One of the key responsibilities of the data management team is adding new endpoints and keeping existing ones up to date. This page gives an overview of the important concepts behind the procedures we follow at different stages of the data lifecycle.

These procedures can vary based on whether a dataset is national or compiled, whether the data provider publishes updates to the same endpoint or a completely new one, and what sort of update has been made to an endpoint.

To help with this complexity, we’ve got a few levels of documentation to help:

  1. This explanatory overview is at the highest level, and gives a basic explanation of some of the key steps in the data lifecycle.
  2. Below that, the tutorials section documents some of the standard processes we follow for each of these steps, and also explains some different scenarios that can occur when adding and maintaining data to make it clear how processes can vary slightly in different situations.
  3. The procedure steps in the scenarios link to the most detailed level of documentation - the how-to guides - which give step by step instructions for how to complete particular tasks.

Validating data

When receiving data from the LPA, we need to first validate the data to check that it conforms to our data requirements.

Depending on the dataset, the LPAs usually use the check service to check whether their data meets the specifications. But in most cases we still carry out validation checks ourselves before adding data.

Read the how to validate an endpoint guide to see the steps we follow.

Adding data

There are two main scenarios for adding data:

  • Adding a new endpoint to an existing dataset. This will usually be for a compiled, ODP dataset (e.g. adding a new endpoint from a Local Planning Authority to the article-4-direction-area dataset).

  • Adding an endpoint for a new dataset and/or collection. This is usually for a national-scale dataset which is being added to the platform (e.g. adding flood-storage-area data from the Environment Agency to the platform for the first time).

The adding data page in the tutorials section explains the process we follow for each of these scenarios.
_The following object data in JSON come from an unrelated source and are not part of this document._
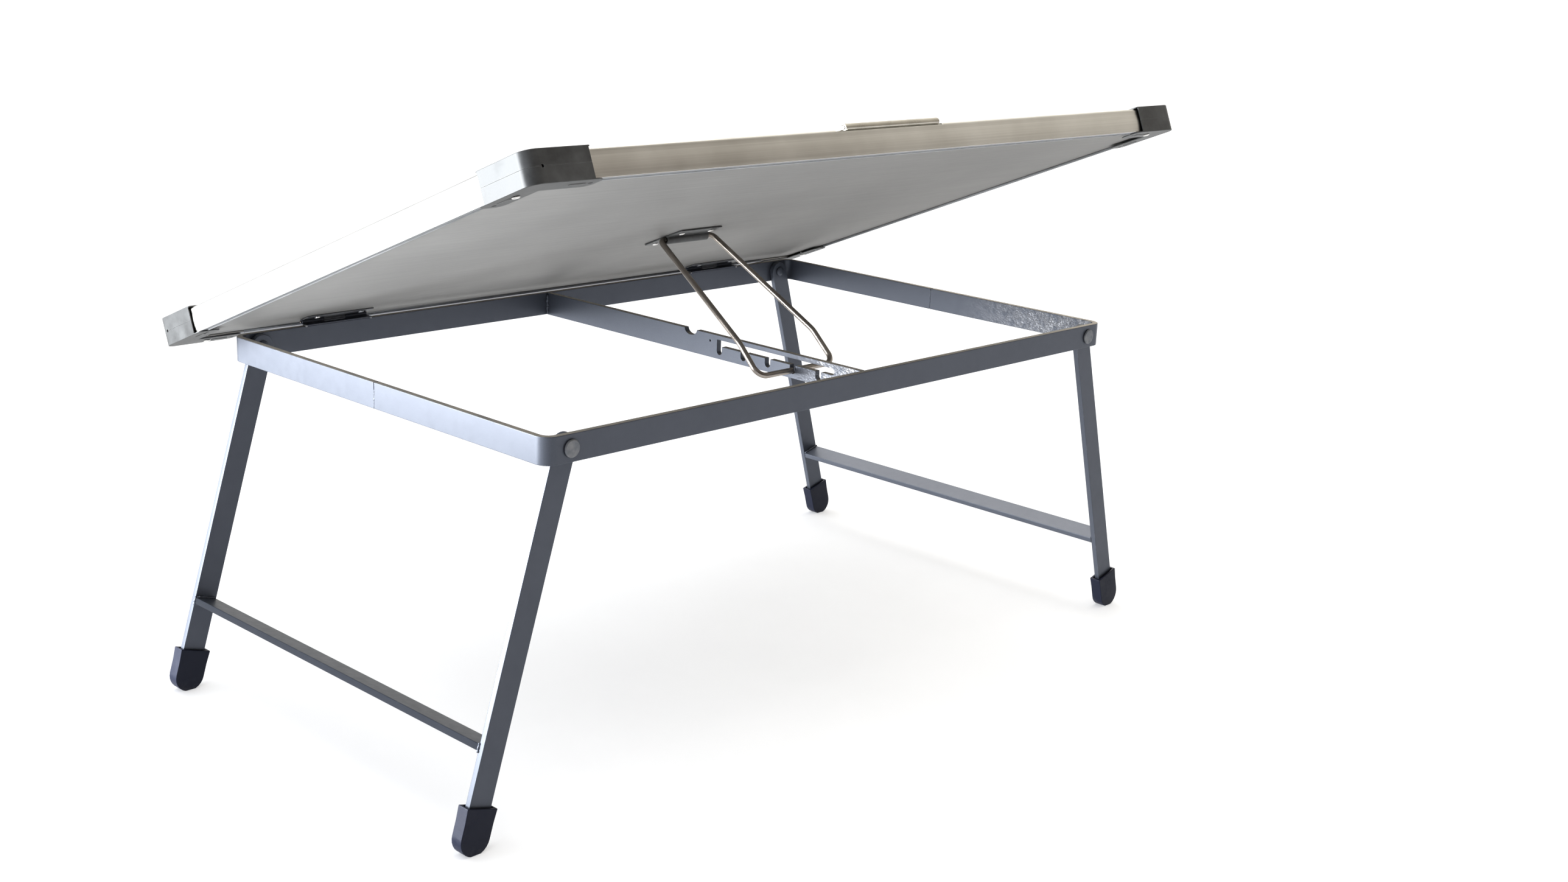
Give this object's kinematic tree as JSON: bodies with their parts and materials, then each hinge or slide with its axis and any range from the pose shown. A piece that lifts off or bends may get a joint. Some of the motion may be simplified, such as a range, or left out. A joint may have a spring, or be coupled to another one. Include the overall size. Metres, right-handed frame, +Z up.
{
  "type": "tabletop easel",
  "caption": "Folding tabletop easel: a hinged board on a flat-bar frame, propped by a wire bail in a notched bar, on fold-in legs with rubber feet.",
  "frame": {"origin": "centre of the footprint on the table plane, under the middle of the bounding box", "axes": "+Z up, +Y towards the raised edge of the board and away from the user, +X to the right of a user who faces the writing side"},
  "size_m": [0.7756, 0.466, 0.4784],
  "materials": {
    "silver_paint": "satin silver-grey paint, worn at edges",
    "aluminium": "satin anodised, lengthwise drawn lines",
    "galvanised": "zinc-coated sheet",
    "plated_steel": "nickel-plated wire and rivets",
    "rubber": "moulded blue-black rubber",
    "writing_surface": "white laminate",
    "core": "pressed board"
  },
  "bodies": {
    "frame": {"frame_half_front": "silver_paint", "frame_half_rear": "silver_paint", "centre_bar": "silver_paint", "hinge_frame_leaf_right": "galvanised", "hinge_pin_right": "plated_steel", "leg_rivet_right_front": "plated_steel", "leg_rivet_right_rear": "plated_steel", "hinge_frame_leaf_left": "galvanised", "hinge_pin_left": "plated_steel", "leg_rivet_left_front": "plated_steel", "leg_rivet_left_rear": "plated_steel"},
    "board": {"backing_sheet": "galvanised", "core_board": "core", "writing_sheet": "writing_surface", "rail_front": "aluminium", "rail_rear": "aluminium", "rail_left": "aluminium", "rail_right": "aluminium", "corner_cap_top_rear_right": "galvanised", "corner_cap_bottom_rear_right": "galvanised", "cap_rivet_rear_right": "plated_steel", "corner_cap_top_rear_left": "galvanised", "corner_cap_bottom_rear_left": "galvanised", "cap_rivet_rear_left": "plated_steel", "corner_cap_top_front_right": "galvanised", "corner_cap_bottom_front_right": "galvanised", "cap_rivet_front_right": "plated_steel", "corner_cap_top_front_left": "galvanised", "corner_cap_bottom_front_left": "galvanised", "cap_rivet_front_left": "plated_steel", "hinge_board_leaf_right": "galvanised", "hinge_rivet_right_inner": "plated_steel", "hinge_rivet_right_outer": "plated_steel", "hinge_board_leaf_left": "galvanised", "hinge_rivet_left_inner": "plated_steel", "hinge_rivet_left_outer": "plated_steel", "prop_bracket": "galvanised", "bracket_rivet_tab": "plated_steel", "bracket_rivet_right": "plated_steel", "bracket_rivet_left": "plated_steel", "clip_base": "galvanised", "clip_spring": "plated_steel", "clip_pin": "plated_steel", "clip_rivet_left": "plated_steel", "clip_rivet_right": "plated_steel"},
    "prop": {"prop_wire": "plated_steel"},
    "clip_jaw": {"clip_jaw": "galvanised"},
    "legs_right": {"leg_right_front": "silver_paint", "leg_right_rear": "silver_paint", "stretcher_right": "silver_paint", "foot_right_front": "rubber", "foot_right_rear": "rubber"},
    "legs_left": {"leg_left_front": "silver_paint", "leg_left_rear": "silver_paint", "stretcher_left": "silver_paint", "foot_left_front": "rubber", "foot_left_rear": "rubber"}
  },
  "joints": [
    {"name": "board_tilt", "type": "hinge", "parent": "frame", "child": "board", "pos_m": [0, -0.1916, 0.28525], "axis": [1, 0, 0], "range_deg": [-22, 18.5]},
    {"name": "prop_swing", "type": "hinge", "parent": "board", "child": "prop", "pos_m": [0, -0.00959, 0.35798], "axis": [-1, 0, 0], "range_deg": [-53, 44.8]},
    {"name": "legs_right_fold", "type": "hinge", "parent": "frame", "child": "legs_right", "pos_m": [0.298, 0.0054, 0.273], "axis": [0, 1, 0], "range_deg": [0, 101]},
    {"name": "legs_left_fold", "type": "hinge", "parent": "frame", "child": "legs_left", "pos_m": [-0.298, 0.0054, 0.273], "axis": [0, -1, 0], "range_deg": [0, 101]},
    {"name": "clip_open", "type": "hinge", "parent": "board", "child": "clip_jaw", "pos_m": [0.01, 0.21885, 0.47541], "axis": [-1, 0, 0], "range_deg": [0, 25], "stiffness_Nm_per_rad": 0.25, "springref_deg": -34.38}
  ],
  "couplings": [
    {"joint": "prop_swing", "follows": "board_tilt", "ratio": 2.397}
  ]
}
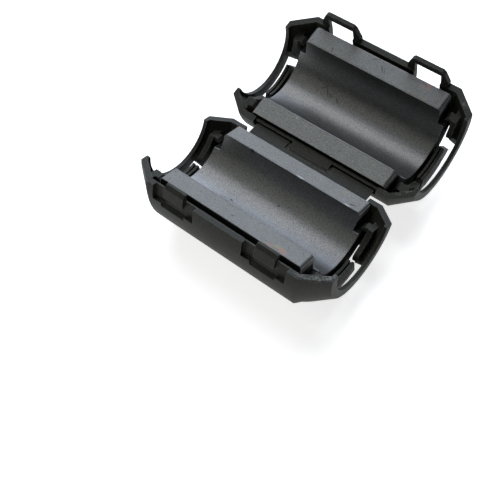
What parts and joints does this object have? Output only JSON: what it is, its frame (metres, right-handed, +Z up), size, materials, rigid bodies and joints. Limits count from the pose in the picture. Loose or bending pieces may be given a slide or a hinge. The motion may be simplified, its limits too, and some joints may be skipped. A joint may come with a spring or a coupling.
{
  "type": "clip-on ferrite core",
  "caption": "Clip-on ferrite core for a round cable, lying open: grey half cores in a black moulded clamshell with a living hinge.",
  "frame": {"origin": "middle of the open clip's footprint, on the surface that it lies on", "axes": "+X along the cable, +Y from the half with the catches to the half with the loops, +Z up"},
  "size_m": [0.0374, 0.0474, 0.0184],
  "materials": {
    "nylon": "fine moulded grain, black",
    "ferrite": "sintered and ground, grey"
  },
  "bodies": {
    "lower": {"lower_shell": "nylon", "lower_core": "ferrite"},
    "web": {"hinge_web": "nylon"},
    "upper": {"upper_shell": "nylon", "upper_core": "ferrite"}
  },
  "joints": [
    {"name": "lower_fold", "type": "hinge", "parent": "lower", "child": "web", "pos_m": [0, -0.00133, 0.00816], "axis": [1, 0, 0], "range_deg": [0, 74.42]},
    {"name": "upper_fold", "type": "hinge", "parent": "web", "child": "upper", "pos_m": [0, 0.00133, 0.00816], "axis": [1, 0, 0], "range_deg": [0, 74.42]}
  ],
  "couplings": [
    {"joint": "upper_fold", "follows": "lower_fold", "ratio": 1}
  ]
}
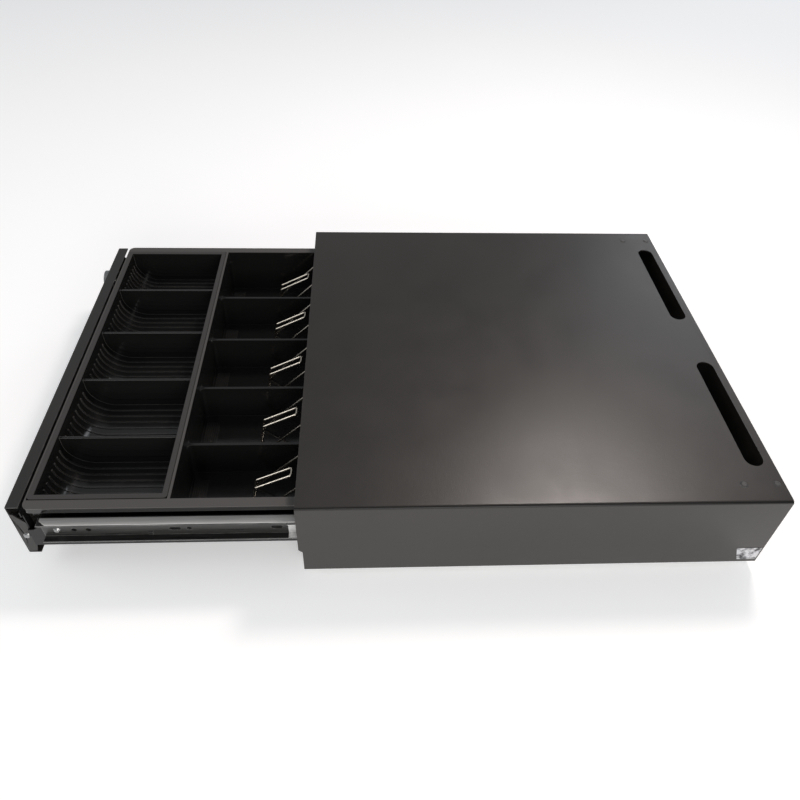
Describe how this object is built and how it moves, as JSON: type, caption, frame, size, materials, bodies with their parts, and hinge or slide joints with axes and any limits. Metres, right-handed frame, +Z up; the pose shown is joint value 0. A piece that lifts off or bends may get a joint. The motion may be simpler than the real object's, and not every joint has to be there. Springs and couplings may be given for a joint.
{
  "type": "cash drawer",
  "caption": "Steel cash drawer on ball slides, drawn out, with a lift-out coin tray, a bill till with wire clips, and a solenoid latch.",
  "frame": {"origin": "middle of the open drawer's footprint, on the counter under the rubber feet", "axes": "+Z up, +Y towards the cabinet's rear, the drawer opens towards -Y, +X to the right seen from the front"},
  "size_m": [0.4102, 0.6632, 0.1009],
  "materials": {
    "cabinet_powder_coat": "satin",
    "drawer_powder_coat": "satin",
    "black_slide_steel": "satin",
    "zinc_plate": "satin",
    "bright_steel": "polished",
    "painted_rivet": "satin",
    "gloss_black_plastic": "gloss",
    "nickel_wire": "polished",
    "lock_chrome": "polished",
    "rubber": "matte",
    "coil_tape": "satin",
    "black_plastic": "satin",
    "contact_gold": "polished",
    "label_silver": "satin"
  },
  "bodies": {
    "cabinet": {"cabinet_shell": "cabinet_powder_coat", "cabinet_base": "cabinet_powder_coat", "rear_panel": "cabinet_powder_coat", "top_rivets": "painted_rivet", "rubber_feet": "rubber", "foot_screws": "bright_steel", "blank_label": "label_silver", "outer_slide_left": "zinc_plate", "outer_slide_right": "zinc_plate", "latch_bracket": "cabinet_powder_coat", "latch_pivot": "zinc_plate", "solenoid_frame": "zinc_plate", "solenoid_coil": "coil_tape", "eject_guide": "cabinet_powder_coat", "eject_spring": "bright_steel", "drawer_switch": "black_plastic", "switch_bracket": "cabinet_powder_coat", "drawer_socket": "black_plastic", "socket_contacts": "contact_gold"},
    "drawer": {"drawer_pan": "drawer_powder_coat", "front_panel": "drawer_powder_coat", "panel_brackets": "zinc_plate", "panel_screws": "bright_steel", "slide_screws": "bright_steel", "inner_slide_left": "black_slide_steel", "inner_slide_right": "black_slide_steel", "lock_housing": "lock_chrome", "lock_nut": "bright_steel", "latch_strike": "zinc_plate"},
    "lock_barrel": {"lock_core": "lock_chrome", "lock_cam": "bright_steel"},
    "till": {"till": "gloss_black_plastic", "clip_rod": "bright_steel"},
    "coin_tray": {"coin_tray": "gloss_black_plastic"},
    "latch": {"latch_lever": "zinc_plate"},
    "plunger": {"solenoid_plunger": "bright_steel"},
    "pusher": {"eject_pusher": "bright_steel"},
    "switch_blade": {"switch_lever": "bright_steel"},
    "bill_clip_1": {"bill_clip_1": "nickel_wire"},
    "bill_clip_2": {"bill_clip_2": "nickel_wire"},
    "bill_clip_3": {"bill_clip_3": "nickel_wire"},
    "bill_clip_4": {"bill_clip_4": "nickel_wire"},
    "bill_clip_5": {"bill_clip_5": "nickel_wire"},
    "balls_left": {"ball_cage_left": "zinc_plate", "slide_balls_left": "bright_steel"},
    "balls_right": {"ball_cage_right": "zinc_plate", "slide_balls_right": "bright_steel"}
  },
  "joints": [
    {"name": "drawer_slide", "type": "slide", "parent": "cabinet", "child": "drawer", "axis": [0, -1, 0], "range_m": [-0.238, 0]},
    {"name": "till_lift", "type": "slide", "parent": "drawer", "child": "till", "axis": [0, 0, 1], "range_m": [0, 0.009]},
    {"name": "coin_tray_lift", "type": "slide", "parent": "till", "child": "coin_tray", "axis": [0, 0, 1], "range_m": [0, 0.06]},
    {"name": "lock_turn", "type": "hinge", "parent": "drawer", "child": "lock_barrel", "pos_m": [-0.15, -0.322, 0.066], "axis": [0, 1, 0], "range_deg": [0, 90]},
    {"name": "balls_left_roll", "type": "slide", "parent": "cabinet", "child": "balls_left", "axis": [0, -1, 0], "range_m": [-0.119, 0]},
    {"name": "balls_right_roll", "type": "slide", "parent": "cabinet", "child": "balls_right", "axis": [0, -1, 0], "range_m": [-0.119, 0]},
    {"name": "bill_clip_1_lift", "type": "hinge", "parent": "till", "child": "bill_clip_1", "pos_m": [-0.1468, -0.081, 0.0795], "axis": [-1, 0, 0], "range_deg": [0, 55]},
    {"name": "bill_clip_2_lift", "type": "hinge", "parent": "till", "child": "bill_clip_2", "pos_m": [-0.0734, -0.081, 0.0795], "axis": [-1, 0, 0], "range_deg": [0, 55]},
    {"name": "bill_clip_3_lift", "type": "hinge", "parent": "till", "child": "bill_clip_3", "pos_m": [0, -0.081, 0.0795], "axis": [-1, 0, 0], "range_deg": [0, 55]},
    {"name": "bill_clip_4_lift", "type": "hinge", "parent": "till", "child": "bill_clip_4", "pos_m": [0.0734, -0.081, 0.0795], "axis": [-1, 0, 0], "range_deg": [0, 55]},
    {"name": "bill_clip_5_lift", "type": "hinge", "parent": "till", "child": "bill_clip_5", "pos_m": [0.1468, -0.081, 0.0795], "axis": [-1, 0, 0], "range_deg": [0, 55]},
    {"name": "solenoid_pull", "type": "slide", "parent": "cabinet", "child": "plunger", "axis": [0, -1, 0], "range_m": [0, 0.006], "stiffness_N_per_m": 200},
    {"name": "latch_turn", "type": "hinge", "parent": "cabinet", "child": "latch", "pos_m": [0, 0.308, 0.048], "axis": [0, 0, -1], "range_deg": [0, 11.5]},
    {"name": "eject_push", "type": "slide", "parent": "cabinet", "child": "pusher", "axis": [0, 1, 0], "range_m": [0, 0.012], "stiffness_N_per_m": 900, "deforming": ["eject_spring"]},
    {"name": "switch_press", "type": "hinge", "parent": "cabinet", "child": "switch_blade", "pos_m": [-0.129, 0.2715, 0.043], "axis": [0, 0, 1], "range_deg": [0, 8], "stiffness_Nm_per_rad": 0.02}
  ],
  "couplings": [
    {"joint": "balls_left_roll", "follows": "drawer_slide", "ratio": 0.5},
    {"joint": "balls_right_roll", "follows": "drawer_slide", "ratio": 0.5},
    {"joint": "latch_turn", "follows": "solenoid_pull", "rad_per_m": 33.333}
  ]
}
You may find it useful to read some of the Key Concepts documentation, in particular on pipeline processes and the data model and endpoint types.

Maintaining data

Maintaining data means making sure that the changes a data provider makes to their data are reflected on the platform, which might be done either by adding new endpoints or managing updates by the provider to existing ones.

Assigning entities

All entries on the platform must be assigned an entity number in the lookup.csv for the collection. This usually happens automatically when adding a new endpoint through the add-endpoints-and-lookups script. However, when an endpoint is already on the platform but the LPA has indicated that the endpoint has been updated with a new resource and new entries, we can’t just re-add the endpoint. Instead, we assign the new entries their entity numbers differently.

The maintaining data page in Tutorials covers some of these different scenarios and the steps that should be followed for each.

Merging entities

There can be duplicates present in a dataset. This primarily takes place where multiple organisations are providing data about the same entity. We do not automatically detect and remove these. Instead, the lookup.csv for a dataset can be used to map data from different organisations to the same entity, or the old-entity.csv can be used to redirect information from one entity to another.

Read the duplicate scenario in the adding data tutorial page, and the how-to merge entities page to learn more.

Retiring data

Retiring endpoints

When an endpoint consistently fails, or LPAs give us a different endpoint (as opposed to the one we already have) to retrieve the data, we need to retire the old/failing endpoint. It is important to understand that while we retire an endpoint, this does not mean that the data associated with it will be retired as well. This only makes it so that the collector stops collecting new resources (data) from the endpoint. The data that has been retrieved previously from that endpoint will still be on the platform and will still be used.

When we retire an endpoint, we also need to retire the source(s) associated with it as sources are dependent on endpoints.

Read how-to retire an endpoint to learn more.

Retiring resources

It won’t be necessary to do this step often, however, sometimes a resource should not continue to be processed and included in the platform. This can be for multiple reasons, and in most cases will occur when it has been found that the resource contains significant errors.

Read how-to retire a resource to learn more.

Retiring entities

Note: We usually want to keep old entities on our platform as historical data.

For example a World Heritage Site was added as an entity to our platform. Although it is no longer a World Heritage Site, we want to retain the entity to indicate that it held this status during a specific period.

However, there are two situations when an entity might be removed:

  1. It was added in error. In this case, we should remove it from our system.
  2. It has been stopped for some reason. In this scenario, we should retain the entity.

Ideally, we would mark such entities with end-dates to indicate they have been stopped, but implementing this requires additional work.

In a given scenario, determine the reason why the entities are no longer present.
Check with Swati before deleting entities.